While other mobile stroke units have been launched in a small number of communities, the combination of many firsts in terms of mobile application and utilisation make this the most complete mobile stroke unit in the world.

Those other mobile stroke units allow for initial treatment to begin quickly and for prepping for emergency room arrival, while the sophistication of the mobile stroke unit means a patient will be prepped to go straight to the catheterisation laboratory, neuro intensive care unit or hospital stroke unit, bypassing the stop in the emergency department entirely.

The mobile stroke unit, weighing in at more than 14t, includes features and capabilities never before assembled for mobile deployment, including a hospital-quality CT scanner with advanced imaging capabilities to not only allow brain imaging, but also imaging of blood vessels in the brain.

Other mobile stroke units in the US and Europe use smaller portable CT scans that only image the brain (without vessels) and also require the team to move the patient for each slice (picture) that is taken. The mobile stroke unit provides the same number of slices in high resolution as obtained and expected in the hospital setting since it is equipped with a dedicated gantry that automatically moves the patient to obtain images.

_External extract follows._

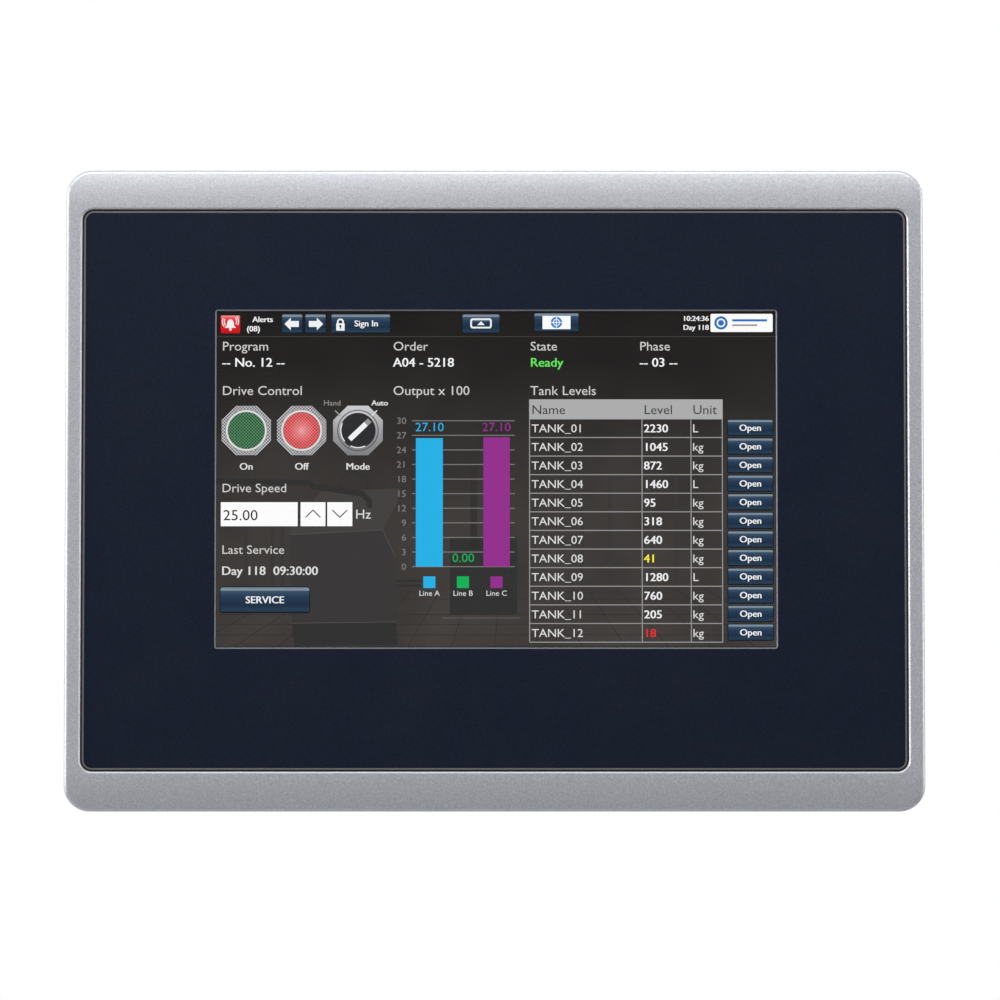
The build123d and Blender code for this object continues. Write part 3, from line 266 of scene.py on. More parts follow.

Due to these advanced imaging capabilities, the mobile stroke unit will be able to bypass hospital emergency departments and take patients directly to endovascular suites, operating rooms, stroke or neurocritical units.

It is the largest mobile stroke unit in the world, complete with an internal power source capable of matching regular electrical outlet access.

The mobile stroke unit capacity includes the ability to transport trainees and researchers interested in building the science of early stroke management.

"If we eliminate the treatment delay getting to and through the emergency room, we can save up to 90 minutes, and as a neurologist, I know that time is brain, so the more time we save, the less likely it is that permanent brain damage will occur in a patient.

"Our hypothesis is that we will deliver hospital-level standard of stroke care faster, equally safe, but with better outcomes due to the ability to intervene much earlier," said Dr Andrei V. Alexandrov, chairman of the department of neurology at the University of Tennessee health science centre and Semmes-Murphey professor.

"Our ‘time to treatment’ target is less than one hour," he added.